A film that leaves you better informed and thinking…

I am lucky enough to have spent some time in the West of Ireland. Connemara, Westport, Achill and places in between. Margaret, my wife, introduced me to a beach that I couldn’t show you, as it is hidden from the tourism tracks. I ask her to take me every time we are there and not once has there ever been another soul on the sand.
The beauty of the West is a combination of land and sea, but most of all the light and how it highlights and shadows the landscape. With the sun setting over the Atlantic, the light shifts create new vistas as you stand and watch. Be careful when you are driving not to run over a painter or two, brought there by the wonder of the West.
The Banshees of Inisherin is acted out on an island that is not and is real at the same time. Keem Beach on Achill plays a big role, as does Aran. Real islands that hold the truth of the film. Isolation.
The story is of two old friends falling out. We only know how close they were by the impact of the breakup. Friends who met every day at the same time, went to the same pub, populated by the same men, having the same conversations. And now one is not speaking to the other.
Why? Because he is bored. His life is going nowhere and that is personified in his closest friend, portrayed with a talent that I didn’t think Colin Farrell possessed, who is bewildered, looking at himself for the cause, and finding nothing.
The time is set by the mention of the Irish Civil War, otherwise it could have been any of a hundred years and more. The Civil War that tore Ireland apart as much as the partition of the North. It is happening on the mainland, and there is not much impact apart from hearing the sound of artillery and rifles.
And then the allegory comes alive. Brendan Gleason wants nothing to do with his old friend, he wants no chat. But Padraic (Farrell) wants his friend back and is unable to leave it. Who else is there to be friends with? He can sit and chat with the local lad Dominic, a wonderful performance by Barry Keoghan, who is challenged intellectually, but he is no replacement.
Padraic’s sister, Siobhan (Kerry Condon), is looking elsewhere, her books no longer an escape hatch. She tries to glue her brother and Colm (Gleason) back together, with no success.
The political power on the island is held by the priest and the police, revealed in spades when they are challenged. The undercurrent of sexual abuse and violence are there every day.
As we move through the film, the brutality of Ireland is revealed. Colm will enforce his new decision with a violence that will hurt both him and Padraic. The beauty of the scenery initially admired, becomes a trap, with no escape. The beauty of the land is only appreciated by those that don’t become accustomed to seeing it every day. No one has any reason to go to Inisherin, only to leave it. There is no one new, they all know everything about everyone, through the gossip channel of the local shopkeeper, Mrs McCormick.
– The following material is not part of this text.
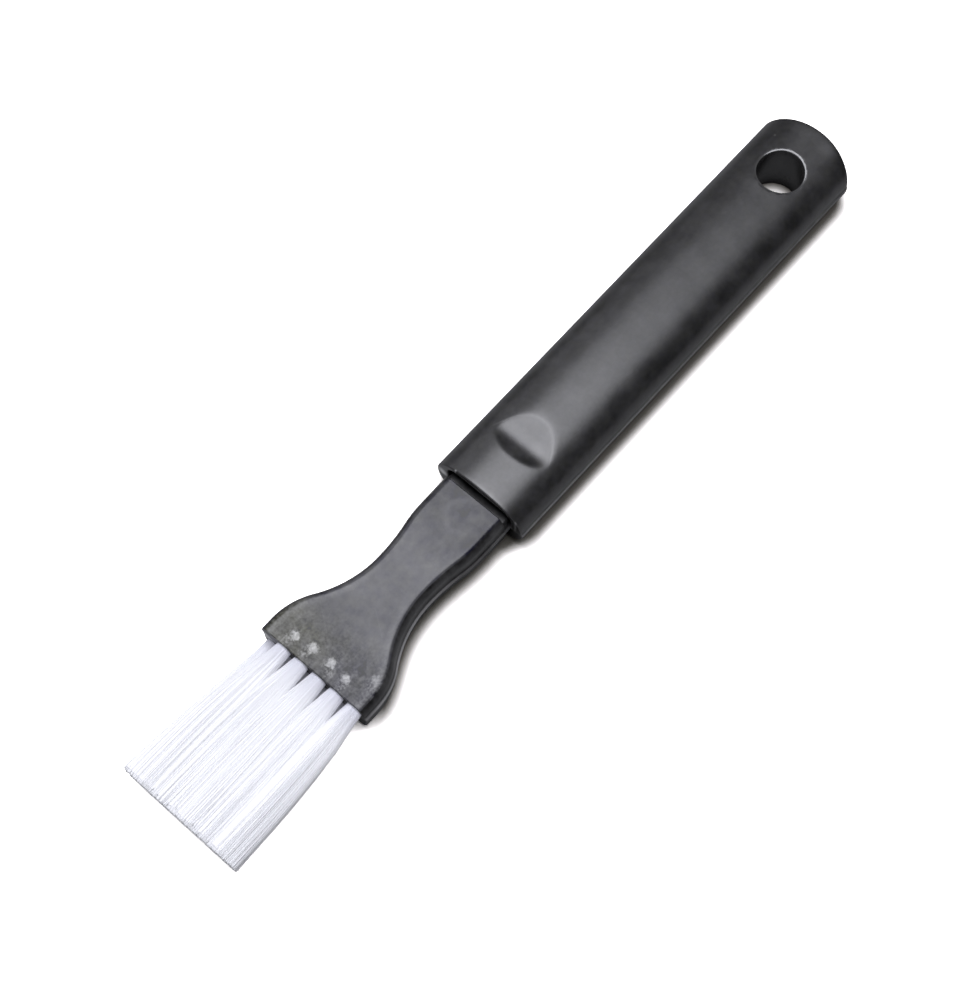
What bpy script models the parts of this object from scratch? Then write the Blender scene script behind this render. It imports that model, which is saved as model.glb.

And then a few musical students arrive and Colm is taken with them and then with him and his violin. Padraic is now alone, more than ever.
What is male friendship? Is it love? What brings men or women to lifelong relationships, often from the first days of school identifying a fellowship that created bonding that is core to life, until it isn’t. And then they are bereft, left to think about the good times and ask why a strong relationship proved to be so fragile.
The Civil War resonates as an excitement, something going on, over there on the mainland, but the reality is that families and friends were ripped apart by that conflict, some of the fallouts lasting for generations. The de Valera and Collins friendship and camaraderie destroyed by one choosing betrayal. On Innisherin they manage to create their own divisions, daily.
The film is written like a J M Synge or Frank O’Connor short story, putting real people ahead of the plot. The acting of every member of the cast is faultless. The timing of the dialogue is almost musical, with each character taking the time to speak, in the unhurried world of the West. The incidentals are like a well-painted picture of village life, the local people in a place that is so small to be almost unimaginable to the modern movie viewer. This Ireland continued for another fifty years, without running water in many homes, poverty, farms that provided a scraped living, and people that would have been comfortable with those from a hundred years before.
Reading the reviews in IMDB, it seems to me that you need to be and understand being Irish to get the full impact of the film. It is not a comedy but reflects the comic nature of the Irish character, the craic. It is a drama, written to tell a story that is bedded in the national state of mind. The drink, the violence, and the divisions are all too real, to this day.
Martin McDonagh has creates a masterpiece, and I would recommend it to anyone who wants to understand this island better.